Each line from the beginning of the data below through the line containing "return point +" should be repeated exactly, please.

* BEGIN Supplied material *

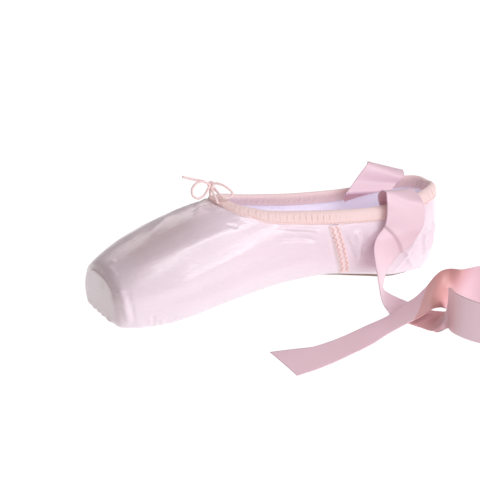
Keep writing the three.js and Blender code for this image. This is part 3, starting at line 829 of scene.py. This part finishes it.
def make_casing():
    u = np.arange(COLLAR_COUNT) / COLLAR_COUNT
    normal = collar_rows[0][1]
    rows = []
    for drop, offset in CASING_PROFILE:
        outward = 1 if offset > -1 else -1
        ripple = GATHER_DEPTH * gathers(u, drop) * outward
        rows.append(collar_place(drop, offset) + normal * ripple[:, None])
    points = np.concatenate(rows)
    faces = grid_faces(len(rows), COLLAR_COUNT, wrap=True, flip=True)
    made = new_mesh("casing", points, faces, tape)
    # Share of painted shade in the hollows of the gathers
    store(made, "fold", np.concatenate([gather_shade(u, drop) for drop, _ in CASING_PROFILE]))
    return made


casing = make_casing()


# Side seams and stitches

SEAM_ROWS = 60
SEAM_COLUMNS = 13
SEAM_TOP_GAP = 0.2
SEAM_SEAT = 0.05
SEAM_GROOVE = 0.12
SEAM_GROOVE_REACH = 0.16
STITCH_PLACES = (0, 0.2, 0.5, 0.8, 1)
STITCH_SIDES = 6

# Zigzag of the side seams: stitches in a column, a column's middle and reach as shares of the width
ZIGZAG_COUNT = 19
ZIGZAG_MIDDLE = 0.45
ZIGZAG_REACH = 0.24
ZIGZAG_RADIUS = 0.34

# Running stitch of the casing
RUNNING_PITCH = 2.6
RUNNING_LENGTH = 1.7
RUNNING_DROP = 7.1
RUNNING_RADIUS = 0.2


def seam_places(share, shares_up, side):
    """Points and normals of a side seam at a share across it (-1 to 1) and shares of its height."""
    foot_x, top_x = along_x(SEAM_FOOT_AT), along_x(SEAM_TOP_AT)
    foot_z = float(underside(SEAM_FOOT_AT)) + SEAM_FOOT_LIFT
    top_z = float(collar_height(SEAM_TOP_AT)) - CASING_HEIGHT - SEAM_TOP_GAP
    middle = foot_x + (top_x - foot_x) * shares_up
    heights = foot_z + (top_z - foot_z) * shares_up
    across = share * SEAM_WIDTH / 2
    places = [side_point(x, z, side) for x, z in zip(middle + across, heights)]
    point, normal = form.settle(np.array(places))
    return point + normal * fold_height(point)[:, None], normal


def seam_swell(share):
    """Height of a side seam above the satin, with a groove along its middle."""
    cushion = (CLEARANCE + SEAM_THICKNESS) * (1 - abs(share) ** 5)
    return SEAM_SEAT + cushion - SEAM_GROOVE * math.exp(-((share / SEAM_GROOVE_REACH) ** 2))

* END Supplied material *

_Solved exercise_
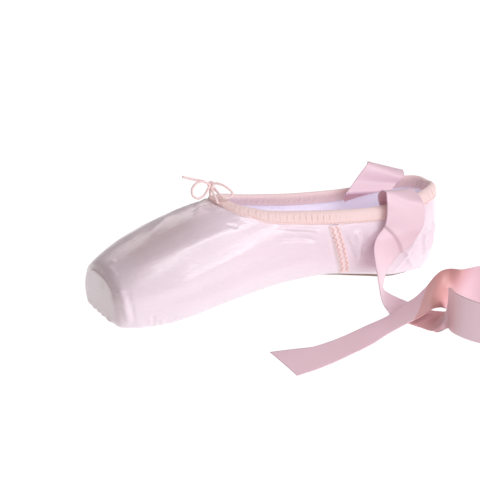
Keep writing the three.js and Blender code for this image. This is part 3, starting at line 829 of scene.py. This part finishes it.
def make_casing():
    u = np.arange(COLLAR_COUNT) / COLLAR_COUNT
    normal = collar_rows[0][1]
    rows = []
    for drop, offset in CASING_PROFILE:
        outward = 1 if offset > -1 else -1
        ripple = GATHER_DEPTH * gathers(u, drop) * outward
        rows.append(collar_place(drop, offset) + normal * ripple[:, None])
    points = np.concatenate(rows)
    faces = grid_faces(len(rows), COLLAR_COUNT, wrap=True, flip=True)
    made = new_mesh("casing", points, faces, tape)
    # Share of painted shade in the hollows of the gathers
    store(made, "fold", np.concatenate([gather_shade(u, drop) for drop, _ in CASING_PROFILE]))
    return made


casing = make_casing()


# Side seams and stitches

SEAM_ROWS = 60
SEAM_COLUMNS = 13
SEAM_TOP_GAP = 0.2
SEAM_SEAT = 0.05
SEAM_GROOVE = 0.12
SEAM_GROOVE_REACH = 0.16
STITCH_PLACES = (0, 0.2, 0.5, 0.8, 1)
STITCH_SIDES = 6

# Zigzag of the side seams: stitches in a column, a column's middle and reach as shares of the width
ZIGZAG_COUNT = 19
ZIGZAG_MIDDLE = 0.45
ZIGZAG_REACH = 0.24
ZIGZAG_RADIUS = 0.34

# Running stitch of the casing
RUNNING_PITCH = 2.6
RUNNING_LENGTH = 1.7
RUNNING_DROP = 7.1
RUNNING_RADIUS = 0.2


def seam_places(share, shares_up, side):
    """Points and normals of a side seam at a share across it (-1 to 1) and shares of its height."""
    foot_x, top_x = along_x(SEAM_FOOT_AT), along_x(SEAM_TOP_AT)
    foot_z = float(underside(SEAM_FOOT_AT)) + SEAM_FOOT_LIFT
    top_z = float(collar_height(SEAM_TOP_AT)) - CASING_HEIGHT - SEAM_TOP_GAP
    middle = foot_x + (top_x - foot_x) * shares_up
    heights = foot_z + (top_z - foot_z) * shares_up
    across = share * SEAM_WIDTH / 2
    places = [side_point(x, z, side) for x, z in zip(middle + across, heights)]
    point, normal = form.settle(np.array(places))
    return point + normal * fold_height(point)[:, None], normal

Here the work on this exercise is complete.